Another lesson from my mother was “Never sign your money over to any man.”
There are so many young women today who eschew the word “feminist” as if it were the most awful thing to be associated with. They don’t have the memory of stupid things women were raised with or awareness of the stupid things they were raised with. My mother was raised in era where just her getting an education – and not even in the field she wanted, but rather in a field that was more socially acceptable for women to have – was a major act of defiance. Where choosing what man she would marry was another act of defiance. Where women still handed over their money to the man of the house. Women today have made so many strides towards equality, that many don’t see that these strides have really come about in the past several decades. It is still new, and that is part of why we have to keep fighting to keep it.

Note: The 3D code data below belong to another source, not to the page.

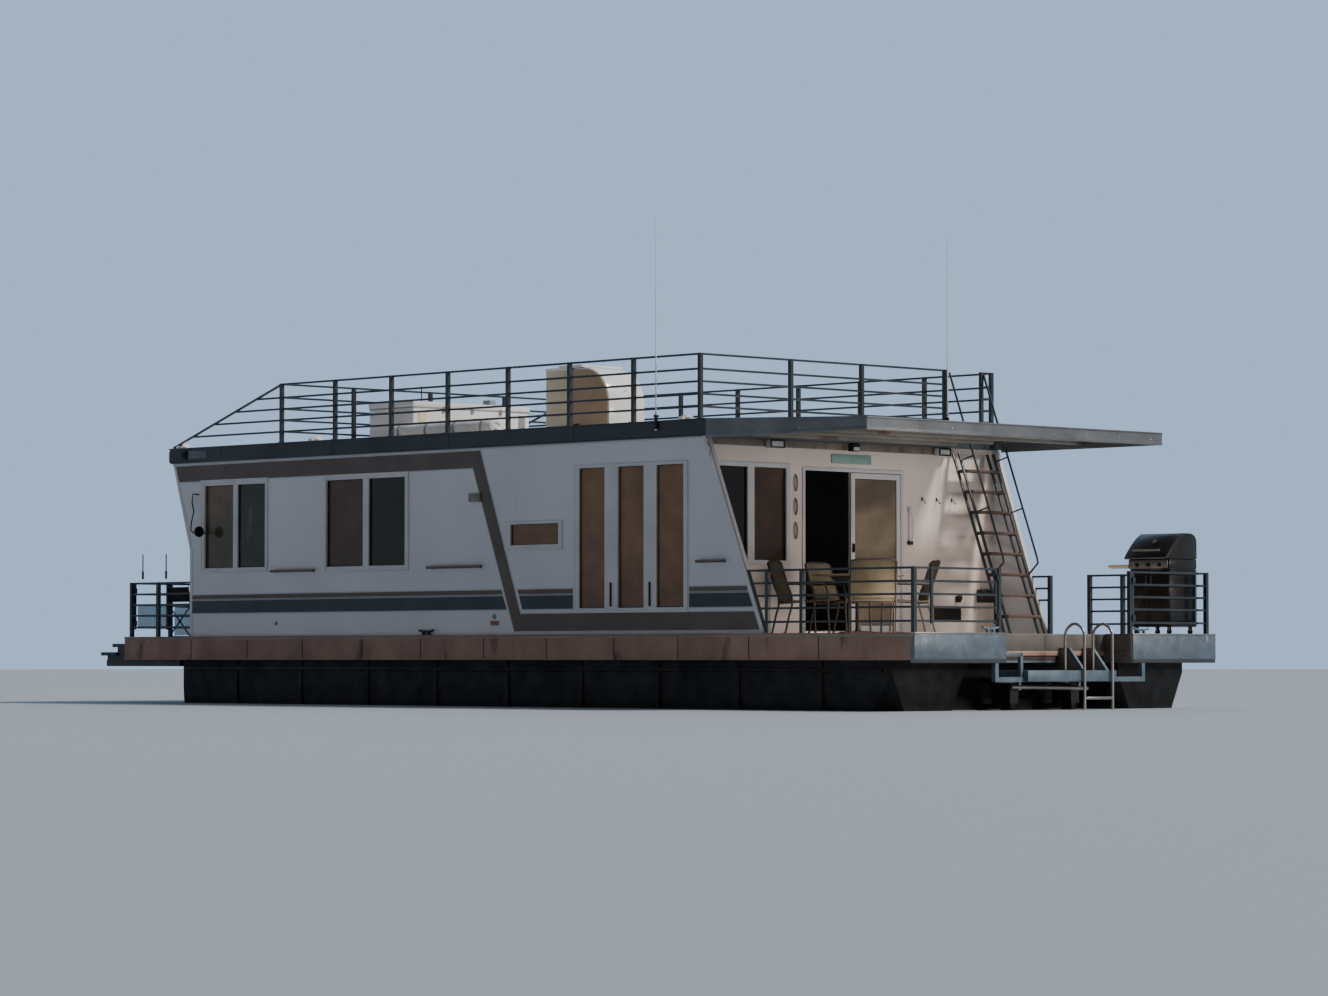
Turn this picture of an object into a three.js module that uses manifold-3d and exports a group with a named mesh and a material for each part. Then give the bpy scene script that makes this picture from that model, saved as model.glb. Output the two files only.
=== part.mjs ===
// A twin-pontoon lake houseboat, about 15 m long and 5.5 m wide, at its real size in millimetres.
// +X is forward to the bow, +Y is port and +Z is up. The origin is below the middle of the boat,
// level with the undersides of the pontoons.
import * as THREE from 'three';
import { mergeVertices } from 'three/addons/utils/BufferGeometryUtils.js';
import Module from 'manifold-3d';

const wasm = await Module();
wasm.setup();

// Driving dimensions of the hull and deck
const deckLength = 15240;
const deckHalf = 2770;
const draft = 500;
const deckTop = draft + 920;
const deckPlate = 40;
const rimBottom = draft + 600;
const rimThickness = 60;
const pontoonTop = rimBottom + 20;
const bowReach = 600;
const ladderRadius = 18;
const ladderOuterStation = -90;
const sternReach = ladderRadius - ladderOuterStation;
const clearance = 0.3;

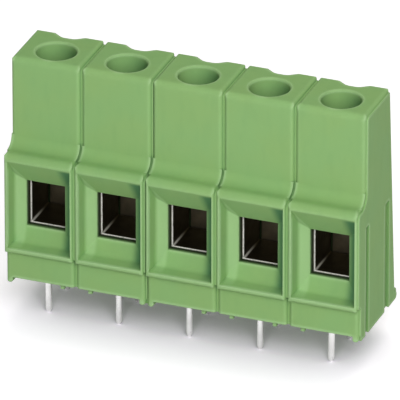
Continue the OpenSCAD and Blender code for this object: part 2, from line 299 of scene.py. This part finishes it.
def surface(name: str) -> tuple[bpy.types.Material, Graph, bpy.types.Node]:
    """Makes a material with one Principled shader.

    Args:
        name: Name of the material.

    Returns:
        The material, its graph and its shader.
    """
    material = bpy.data.materials.new(name)
    material.use_nodes = True
    graph = Graph(material.node_tree)
    shader = graph.add("ShaderNodeBsdfPrincipled")
    graph.add("ShaderNodeOutputMaterial", sockets={0: shader.outputs[0]})
    return material, graph, shader


@dataclass(frozen=True)
class Mottle:
    """One layer of noise in a finish.

    Attributes:
        size: Size of its largest features, in metres.
        detail: Number of finer layers.
        fine: Strength of the finer layers.
        stretch: Scale along each axis; a small one draws the noise out along it.
        span: Noise over which its colour eases in.
        tint: Strength of its colour.
        matt: Change of roughness from the lowest noise to the highest.
    """

    size: float
    detail: float = 2.0
    fine: float = 0.5
    stretch: tuple[float, float, float] = (1.0, 1.0, 1.0)
    span: Span = (0.0, 1.0)
    tint: float = 1.0
    matt: float = 0.0

    def noise(self, graph: Graph) -> Value:
        """Returns its noise, which is 0.5 on average."""
        return graph.noise(self.size, self.detail, self.fine, self.stretch)

    def colour(self, noise: Value) -> Value:
        """Returns the share of its colour where the noise is as given."""
        return noise.over(self.span) * self.tint

    def roughness(self, noise: Value) -> Value:
        """Returns what it adds to the roughness, which is 0 on average."""
        return (noise - 0.5) * self.matt


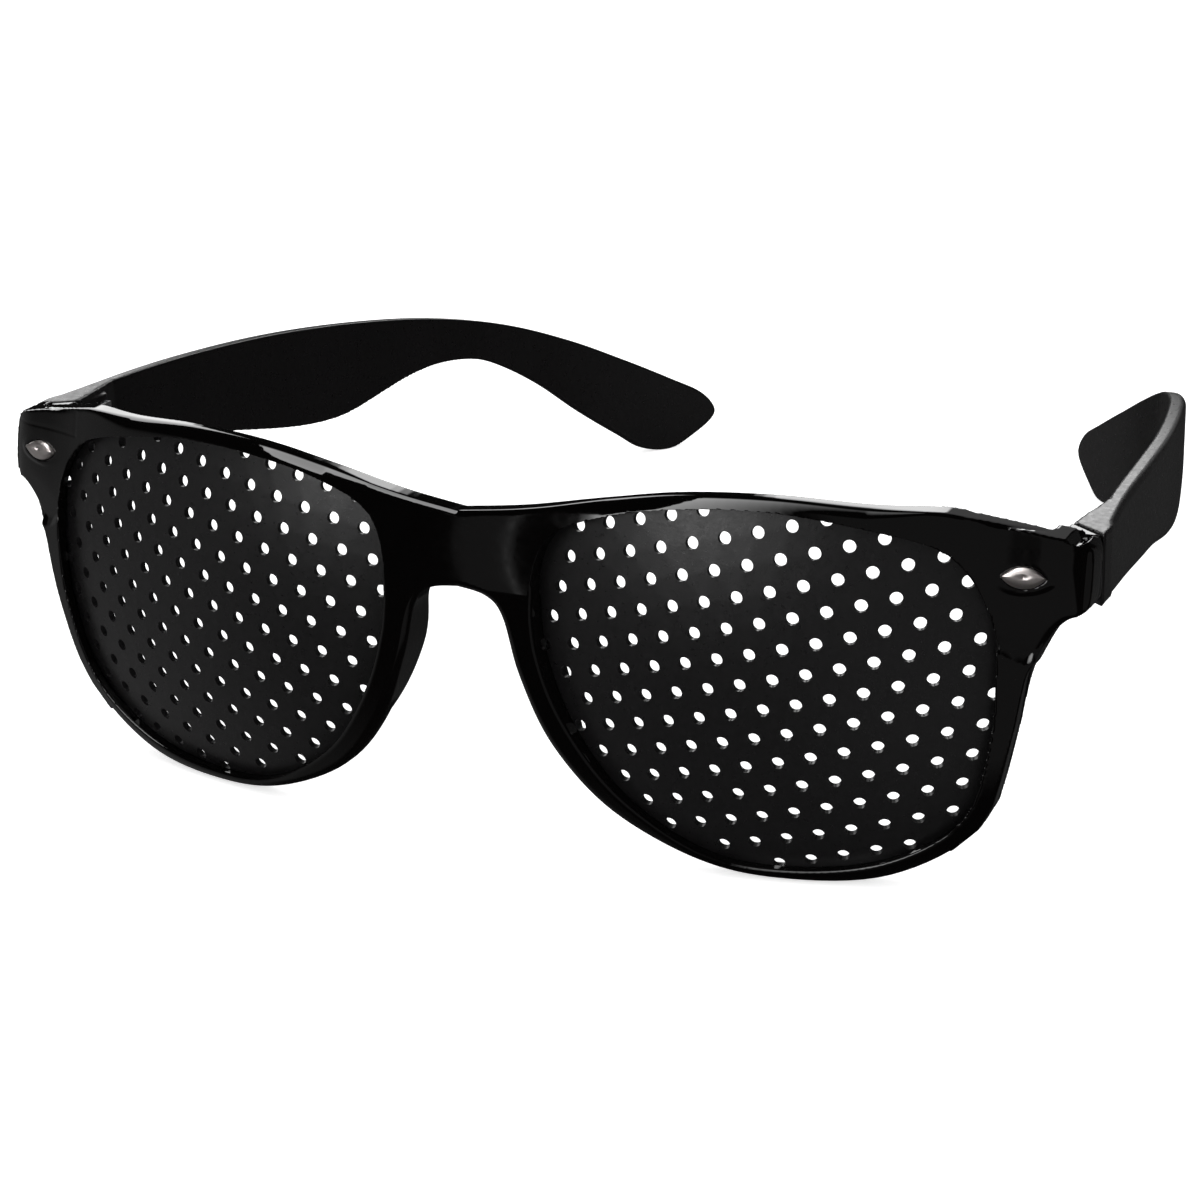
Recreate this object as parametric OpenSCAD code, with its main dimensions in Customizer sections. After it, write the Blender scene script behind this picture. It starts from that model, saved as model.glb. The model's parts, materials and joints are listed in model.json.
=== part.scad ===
/* [Lens openings] */
// Width of the box that each lens opening is drawn in
lens_w = 54; // [50:0.5:60]
// Height of that box
lens_h = 44; // [40:0.5:48]
// Gap between the two boxes, over the nose
nose_gap = 16.2; // [14:0.2:20]
// Height of the domes' centre above the middle of the openings
dome_rise = 3.3; // [0:0.1:6]

/* [Perforated plates] */
// Radius of the front of each domed plate
dome_r = 74.8; // [70:0.2:90]
// Turn of each plate towards the temple, in degrees
lens_wrap = 8.1; // [6:0.1:10]
// Thickness of each plate
plate_t = 0.6; // [0.5:0.05:0.8]
// Depth of each plate below the front face of the frame
plate_depth = 1.4; // [1:0.1:1.6]
// Reach of each plate into its groove
groove_reach = 0.6; // [0.4:0.05:0.8]
// Running room of a plate in its groove
plate_fit = 0.05; // [0.02:0.01:0.1]
// Diameter of a pinhole
pinhole_d = 1.6; // [1:0.1:2]
// Distance between neighbouring pinholes
pinhole_pitch = 3.88; // [3.4:0.02:5]
// Slope of the rows of pinholes, in degrees
row_slope = 13.3; // [0:0.1:30]
// Solid margin between a pinhole and the plate's edge; below 0 the edge cuts through some holes
plate_margin = -0.3; // [-0.5:0.1:1]

/* [Front frame] */
// Thickness of the front
front_t = 2.6; // [2.5:0.1:3.6]
// Width of the rim along the top
rim_top = 1.4; // [1.2:0.1:2.4]
// Width of the rim at the upper outer corner
rim_brow = 2.2; // [1.8:0.1:3]
// Width of the rim beside the temple
rim_side = 2.1; // [1.6:0.1:3]
// Width of the rim along the bottom
rim_bottom = 1.5; // [1.2:0.1:2.4]
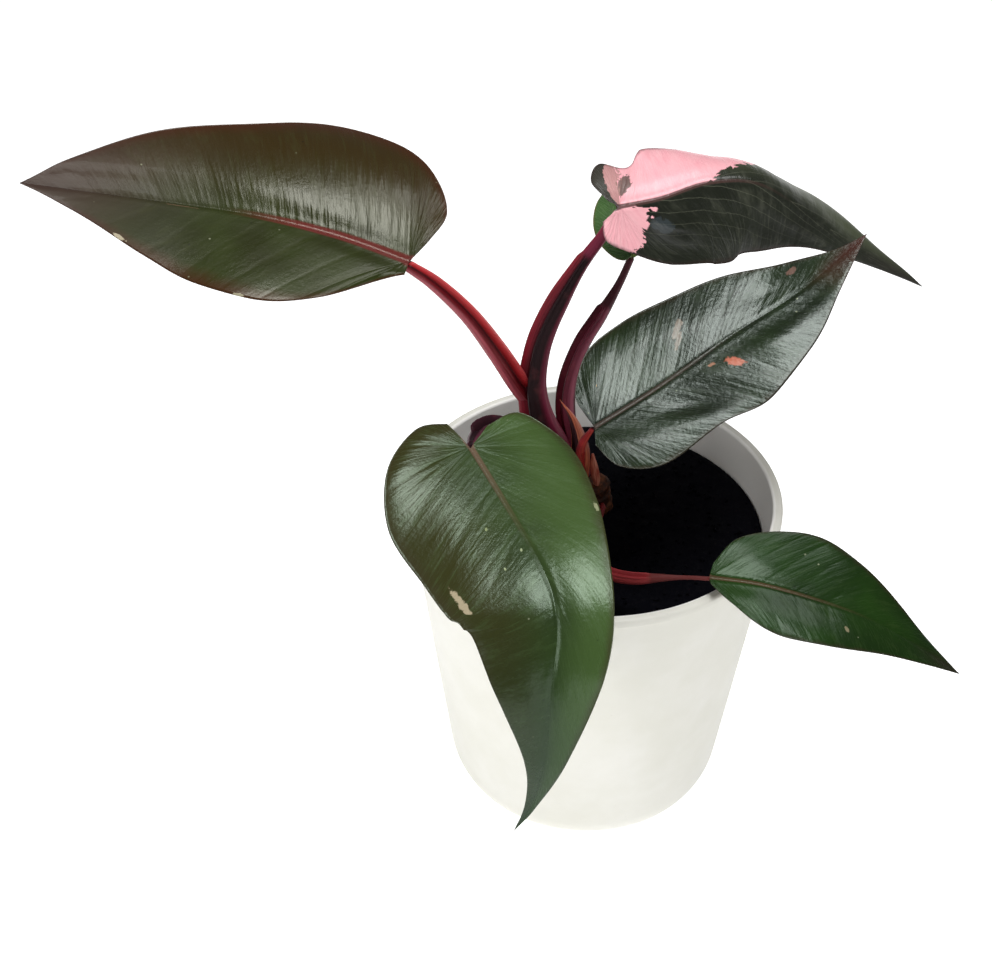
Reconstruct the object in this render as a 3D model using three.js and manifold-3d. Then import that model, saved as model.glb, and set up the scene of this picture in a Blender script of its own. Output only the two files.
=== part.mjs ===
// A potted philodendron: six leaves on long petioles round one short stem, in a plain white pot.
// Millimetres, +Z up. The origin is the middle of the pot's base, and the plant's best side faces -Y.
import * as THREE from 'three';
import { mergeVertices } from 'three/addons/utils/BufferGeometryUtils.js';
import Module from 'manifold-3d';

const gap = 0.3;            // left between any two neighbouring pieces
const turnSteps = 64;       // facets round the pot and the soil
const arcSteps = 3;         // half the facets of each arc in an outline

// Pot
const rimRadius = 75;
const potHeight = 149;
const potWall = 3;
const potFloor = 6;
const lipHeight = 3.5;      // the band round the rim
const lipProud = 1.5;       // how far the band stands out from the body
const baseRadius = 56;      // of the tapered body, carried down to the table
const cornerRadius = 22;    // round between body and base
const edgeRadius = 1.2;     // on the lip

// Soil
const soilBelowRim = 15;
const soilCrown = 1.5;      // how much the middle stands above the edge

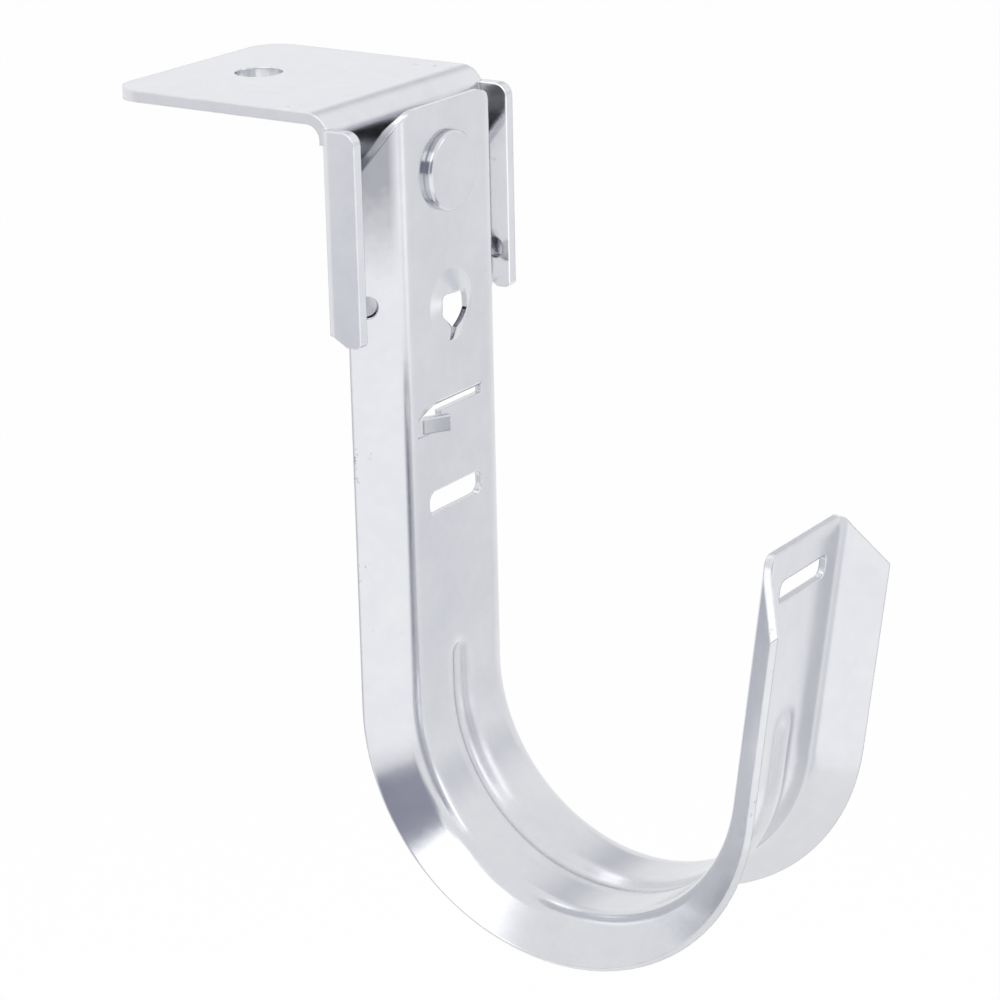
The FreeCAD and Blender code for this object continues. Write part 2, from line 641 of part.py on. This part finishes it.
def check(parts):
    """Stop unless every object of the document is sound and each part is one valid solid."""
    for item in doc.Objects:
        if "Invalid" in item.State or "Error" in item.State:
            raise RuntimeError(f"{item.Name} failed: {item.State}")
    for part in parts:
        if part.Shape.isNull() or not part.Shape.isValid() or len(part.Shape.Solids) != 1:
            raise RuntimeError(f"{part.Label} is not one valid solid")


parts = [make_hook(), make_bracket(), make_rivet()]
doc.recompute()
check(parts)
os.makedirs("parts", exist_ok=True)
for part in parts:
    part.Shape.exportStep(f"parts/{part.Label}.step")
    box = part.Shape.BoundBox
    print(part.Label, round(part.Shape.Volume, 1), "mm3, X", box.XMin, box.XMax, "Y", box.YMin, box.YMax,
          "Z", box.ZMin, box.ZMax)
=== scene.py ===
"""Sheet-metal J hook under an angle bracket: zinc finish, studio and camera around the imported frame.

Metres, in the frame's own axes: +Z up, +X from the plate towards the open mouth, origin in the screw hole.
Left is -Y, as the camera sees the hook.
"""

import math

import bpy
from mathutils import Matrix, Vector

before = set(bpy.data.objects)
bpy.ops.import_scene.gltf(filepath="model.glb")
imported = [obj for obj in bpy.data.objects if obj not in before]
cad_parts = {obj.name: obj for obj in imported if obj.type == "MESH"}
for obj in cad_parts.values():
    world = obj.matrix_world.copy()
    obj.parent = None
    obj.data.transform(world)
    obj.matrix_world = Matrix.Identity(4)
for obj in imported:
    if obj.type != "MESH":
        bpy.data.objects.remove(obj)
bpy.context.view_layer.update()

MM = 0.001

# Zinc: material name, pale and deep shade, scale of the drawn lines along X, Y and Z, and roughness.
# The lines run along the axis with the low scale. Shades here and below are sRGB, 0 to 255.
HOOK_ZINC = ("hook_zinc_finish", (219, 220, 224), (212, 213, 218), (2600.0, 2600.0, 60.0), 0.13)
BRACKET_ZINC = ("bracket_zinc_finish", (227, 228, 232), (219, 220, 225), (60.0, 2600.0, 2600.0), 0.17)
RIVET_ZINC = ("rivet_zinc_finish", (219, 220, 224), (212, 213, 218), (900.0, 900.0, 900.0), 0.12)

# Its noises: scale per metre, detail and roughness
CLOUD = (90.0, 3.0, 0.5)
BLOTCH = (420.0, 4.0, 0.6)
PEEL = (900.0, 2.0, 0.5)
GRAIN = (5200.0, 2.0, 0.6)
DRAWN = (1.0, 3.0, 0.55)
SPECKS = (700.0, 5.0, 0.7)
SPECK_GROUPS = (110.0, 2.0, 0.5)

# Ranges: the value at which an effect starts, and the one at which it is full
TONE_RANGE = (0.35, 0.65)
RUBBED_TURN = (0.98, 0.80)
RUBBED_BLOTCH = (0.35, 0.6)
SPECKS_RANGE = (0.60, 0.68)
GROUPS_RANGE = (0.50, 0.58)
RECESS_OPENNESS = (0.62, 0.22)
GLOSS_CLOUD = (0.3, 0.7)

# Places, as ranges of one coordinate too
BEAD_SIDE = (4.6 * MM, 3.4 * MM)
BEAD_TOP = (-73.0 * MM, -75.0 * MM)
FLANGE_INSIDE = (14.0 * MM, 15.2 * MM)
FLANGE_OUTSIDE = (16.9 * MM, 16.5 * MM)
ABOVE_LOOP_BOTTOM = (-96.0 * MM, -88.0 * MM)
UNDER_PLATE = (-13.0 * MM, -8.0 * MM)
TOWARDS_RIGHT = (11.0 * MM, 14.0 * MM)
LEFT_FLANGE = (-10.8 * MM, -12.0 * MM)
UNDER_CHEEK = (-19.0 * MM, -6.0 * MM)
FRONT_OF_LEG = (25.7 * MM, 26.1 * MM)
CHEEK_INSIDE = (17.5 * MM, 17.3 * MM)

# Colour: how cloud and blotch share the mottling, and what lies over it
CLOUD_WEIGHT = 0.6
BLOTCH_WEIGHT = 0.4
RUBBED_SHADE = (246, 247, 249)
RUBBED_WEIGHT = 0.3
SMUDGE_SHADE = (128, 131, 142)
SMUDGE_ON_FLANGE = 0.8
SMUDGE_ANYWHERE = 0.03
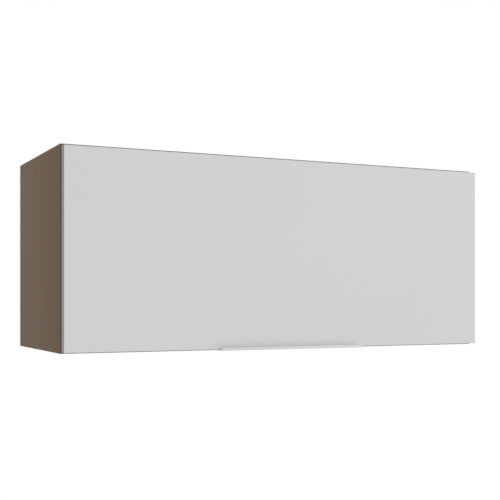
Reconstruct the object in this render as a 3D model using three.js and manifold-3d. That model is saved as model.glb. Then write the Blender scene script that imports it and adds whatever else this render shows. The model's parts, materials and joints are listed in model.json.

Women did not get the right to vote in the United States until 1920 – which means that women have not been voting in the United States for 100 years, yet. It took from 1848 until 1920 for women to be allowed to vote – 72 years (although, it might have even been longer than that, this is just what history has documented). Some of the women who fought for the right to vote died before ever even achieving this goal. This was the first wave of feminists.
The second wave came during the Civil Rights era, and gave us a lot of the progress we have made up to date. My mom lived during the time of second wave feminists, and she did her part by simply making her own choices and sticking by them in the face of her father and convention. Her personal act of defiance was echoed by other women across the country who were tired of being forced to do things by men seeking to rule and control their lives.
I am a third wave feminist, by birth year and in thought. I am saddened by the number of women who have benefited from feminism who look at the word as a pejorative. Even the many liberals in my life often tell me I should be a humanist instead. As long as we still have a large number of rapes and general abuse of women, I am going to go with feminist. As long as we still have men making the laws about my reproductive health, I am going with feminist. As long as we have women blaming other women when they are raped or harassed, I am going with feminist. As long as any discussion of rape comes with how the woman could have “avoided” it, then I am going to go with feminist. As long as male and female pagans are offended by Dianics, I am going with feminist. This list could go on and on and on, but you get the general idea.
My mother raised me to be a feminist simply by telling me I have the right to be in charge of my own life, and that my wants and needs are second to no one else’s, not even a man’s.